# Exercise goal
Present the following data again exactly as it is shown.

# Material for the task
"""

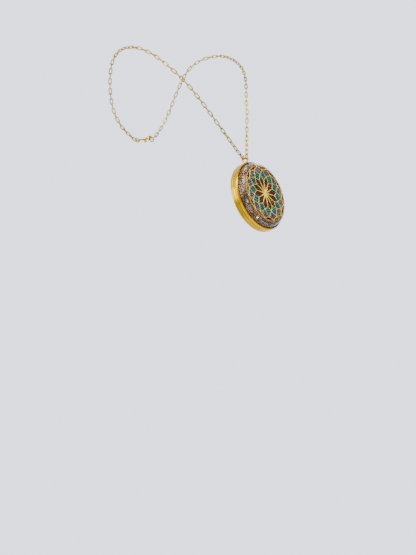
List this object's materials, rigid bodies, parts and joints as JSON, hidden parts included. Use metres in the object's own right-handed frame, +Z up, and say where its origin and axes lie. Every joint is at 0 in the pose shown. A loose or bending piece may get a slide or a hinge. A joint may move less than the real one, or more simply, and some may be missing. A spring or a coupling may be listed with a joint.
{
  "type": "locket",
  "caption": "Round hinged locket with a domed inlay under clear resin, on an elongated cable chain with a hooked clasp.",
  "frame": {"origin": "middle of the neck that the chain hangs round, level with the sides of the neck", "axes": "+Z up along the hanging locket, the locket's face looks along -Y, +X to the wearer's left"},
  "size_m": [0.0922, 0.0852, 0.135],
  "materials": {
    "gold": "satin gold plate, turned",
    "chain_gold": "polished gold plate",
    "spring_steel": "drawn wire",
    "clear_resin": "clear, polished",
    "dark_resin": "deep brown, glossy",
    "garnet_inlay": "polished",
    "turquoise": "polished",
    "amethyst": "polished",
    "quartz": "broken faces",
    "copper": "bright copper",
    "photo_card": "blank card",
    "lens": "clear sheet"
  },
  "bodies": {
    "chain": {"chain_left_front": "chain_gold", "chain_left_back": "chain_gold", "chain_right_front": "chain_gold", "chain_right_back": "chain_gold", "apex_link": "chain_gold", "clasp_jump_ring": "chain_gold", "tail_ring": "chain_gold", "clasp_body": "chain_gold", "clasp_rivet": "chain_gold", "clasp_spring": "spring_steel"},
    "locket": {"back_shell": "gold", "hinge_knuckles_back": "gold", "hinge_pin": "gold", "catch_spring": "gold", "photo_card_back": "photo_card", "photo_lens_back": "lens", "photo_ring_back": "gold", "bail_ring": "gold"},
    "front_cover": {"front_bezel": "gold", "hinge_knuckle_front": "gold", "catch_nib": "gold", "photo_card_front": "photo_card", "photo_lens_front": "lens", "photo_ring_front": "gold", "resin_core": "dark_resin", "resin_dome": "clear_resin", "mandala_filigree": "gold", "petal_inlays": "garnet_inlay", "turquoise_inlays": "turquoise", "amethyst_inlays": "amethyst", "copper_inlays": "copper", "quartz_chips": "quartz", "amethyst_chips": "amethyst", "copper_curls": "copper", "gold_flakes": "gold"},
    "clasp_gate": {"clasp_lever": "chain_gold"}
  },
  "joints": [
    {"name": "locket_swing", "type": "hinge", "parent": "chain", "child": "locket", "pos_m": [0, -0.0243, -0.0805], "axis": [1, 0, 0], "range_deg": [-45, 45]},
    {"name": "cover_hinge", "type": "hinge", "parent": "locket", "child": "front_cover", "pos_m": [0.02375, -0.02545, -0.106], "axis": [0, 0, 1], "range_deg": [0, 150]},
    {"name": "clasp_lever", "type": "hinge", "parent": "chain", "child": "clasp_gate", "pos_m": [0.00459, 0.05174, -0.03864], "axis": [0.0464, -0.2446, -0.9685], "range_deg": [0, 12], "stiffness_Nm_per_rad": 0.006, "springref_deg": -11.46}
  ]
}
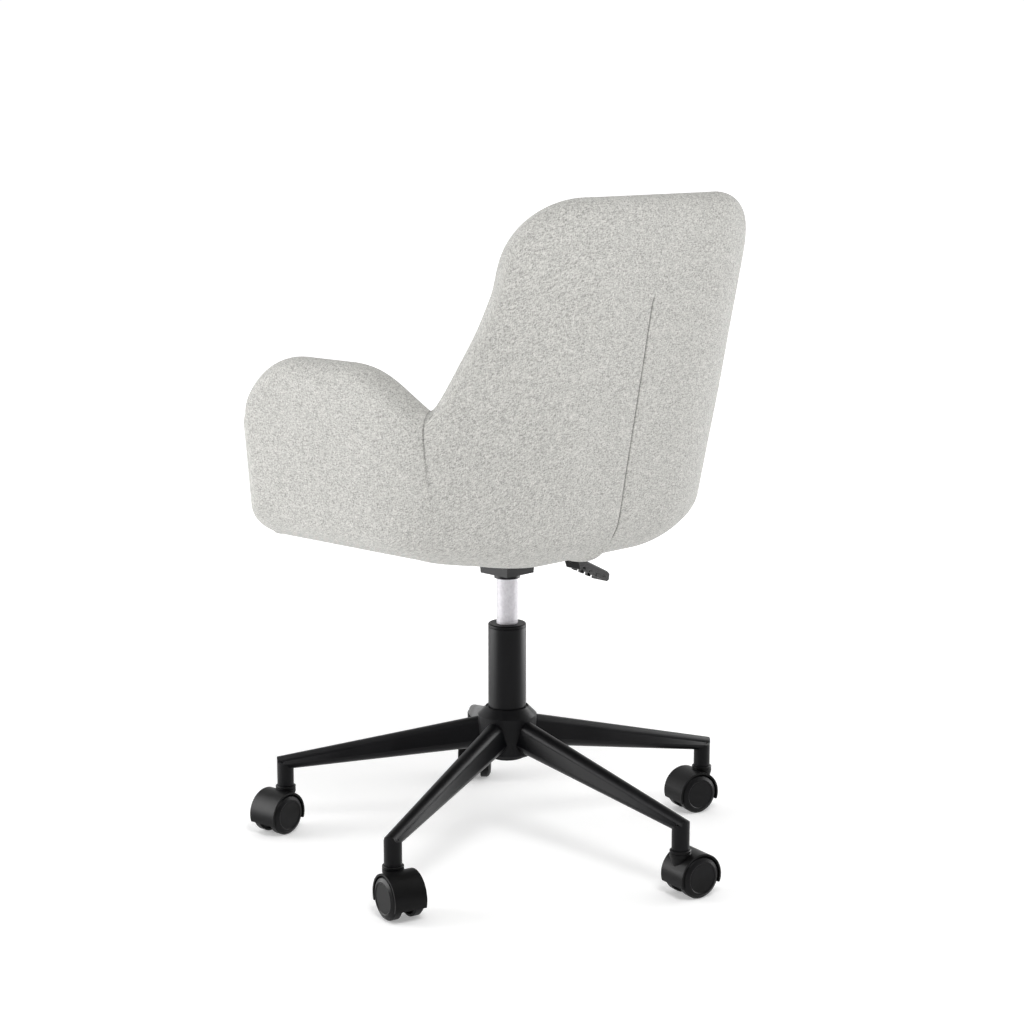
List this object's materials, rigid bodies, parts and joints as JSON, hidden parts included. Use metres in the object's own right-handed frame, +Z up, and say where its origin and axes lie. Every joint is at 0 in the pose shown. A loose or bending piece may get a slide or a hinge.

"""

# Written reply
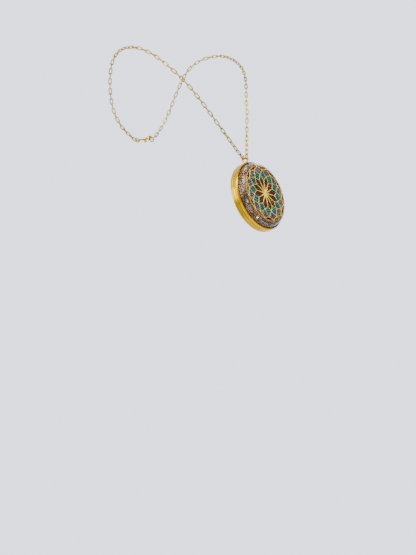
List this object's materials, rigid bodies, parts and joints as JSON, hidden parts included. Use metres in the object's own right-handed frame, +Z up, and say where its origin and axes lie. Every joint is at 0 in the pose shown. A loose or bending piece may get a slide or a hinge. A joint may move less than the real one, or more simply, and some may be missing. A spring or a coupling may be listed with a joint.
{
  "type": "locket",
  "caption": "Round hinged locket with a domed inlay under clear resin, on an elongated cable chain with a hooked clasp.",
  "frame": {"origin": "middle of the neck that the chain hangs round, level with the sides of the neck", "axes": "+Z up along the hanging locket, the locket's face looks along -Y, +X to the wearer's left"},
  "size_m": [0.0922, 0.0852, 0.135],
  "materials": {
    "gold": "satin gold plate, turned",
    "chain_gold": "polished gold plate",
    "spring_steel": "drawn wire",
    "clear_resin": "clear, polished",
    "dark_resin": "deep brown, glossy",
    "garnet_inlay": "polished",
    "turquoise": "polished",
    "amethyst": "polished",
    "quartz": "broken faces",
    "copper": "bright copper",
    "photo_card": "blank card",
    "lens": "clear sheet"
  },
  "bodies": {
    "chain": {"chain_left_front": "chain_gold", "chain_left_back": "chain_gold", "chain_right_front": "chain_gold", "chain_right_back": "chain_gold", "apex_link": "chain_gold", "clasp_jump_ring": "chain_gold", "tail_ring": "chain_gold", "clasp_body": "chain_gold", "clasp_rivet": "chain_gold", "clasp_spring": "spring_steel"},
    "locket": {"back_shell": "gold", "hinge_knuckles_back": "gold", "hinge_pin": "gold", "catch_spring": "gold", "photo_card_back": "photo_card", "photo_lens_back": "lens", "photo_ring_back": "gold", "bail_ring": "gold"},
    "front_cover": {"front_bezel": "gold", "hinge_knuckle_front": "gold", "catch_nib": "gold", "photo_card_front": "photo_card", "photo_lens_front": "lens", "photo_ring_front": "gold", "resin_core": "dark_resin", "resin_dome": "clear_resin", "mandala_filigree": "gold", "petal_inlays": "garnet_inlay", "turquoise_inlays": "turquoise", "amethyst_inlays": "amethyst", "copper_inlays": "copper", "quartz_chips": "quartz", "amethyst_chips": "amethyst", "copper_curls": "copper", "gold_flakes": "gold"},
    "clasp_gate": {"clasp_lever": "chain_gold"}
  },
  "joints": [
    {"name": "locket_swing", "type": "hinge", "parent": "chain", "child": "locket", "pos_m": [0, -0.0243, -0.0805], "axis": [1, 0, 0], "range_deg": [-45, 45]},
    {"name": "cover_hinge", "type": "hinge", "parent": "locket", "child": "front_cover", "pos_m": [0.02375, -0.02545, -0.106], "axis": [0, 0, 1], "range_deg": [0, 150]},
    {"name": "clasp_lever", "type": "hinge", "parent": "chain", "child": "clasp_gate", "pos_m": [0.00459, 0.05174, -0.03864], "axis": [0.0464, -0.2446, -0.9685], "range_deg": [0, 12], "stiffness_Nm_per_rad": 0.006, "springref_deg": -11.46}
  ]
}
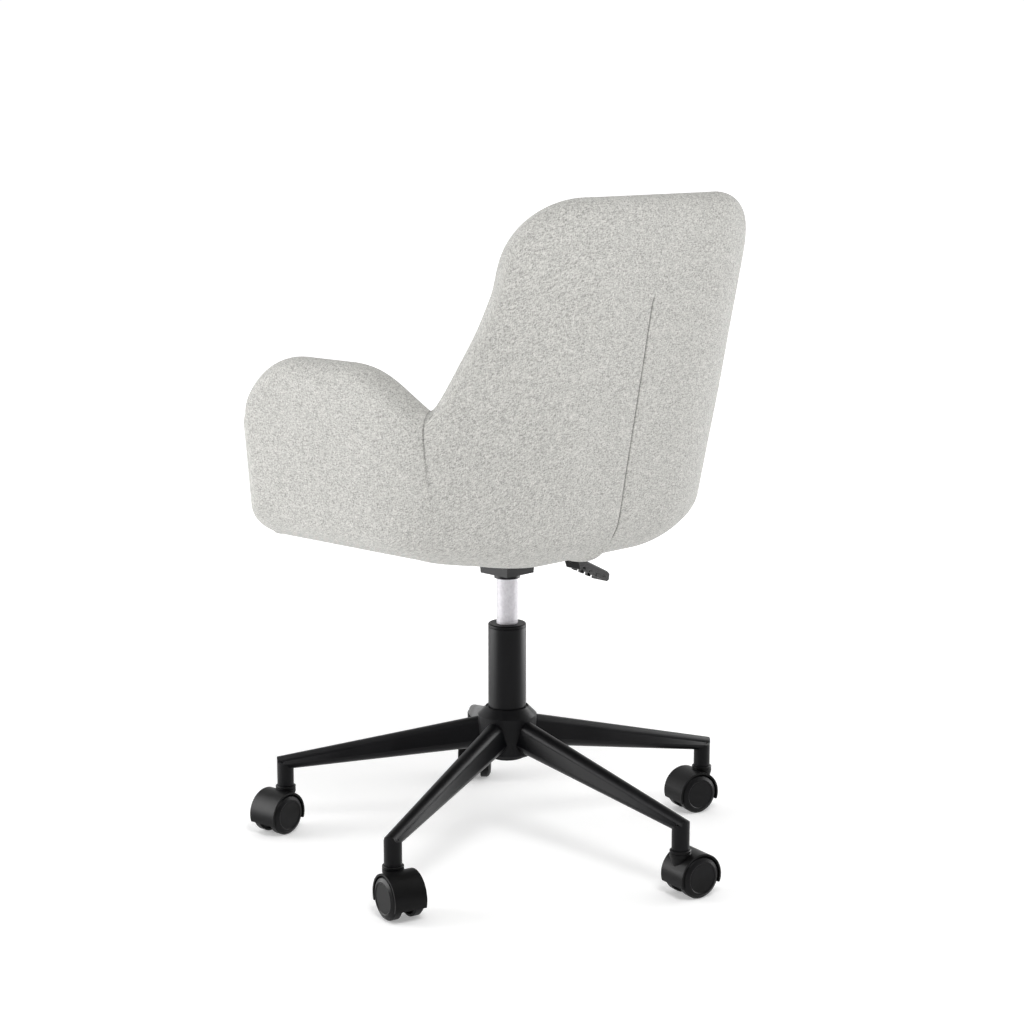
List this object's materials, rigid bodies, parts and joints as JSON, hidden parts included. Use metres in the object's own right-handed frame, +Z up, and say where its origin and axes lie. Every joint is at 0 in the pose shown. A loose or bending piece may get a slide or a hinge.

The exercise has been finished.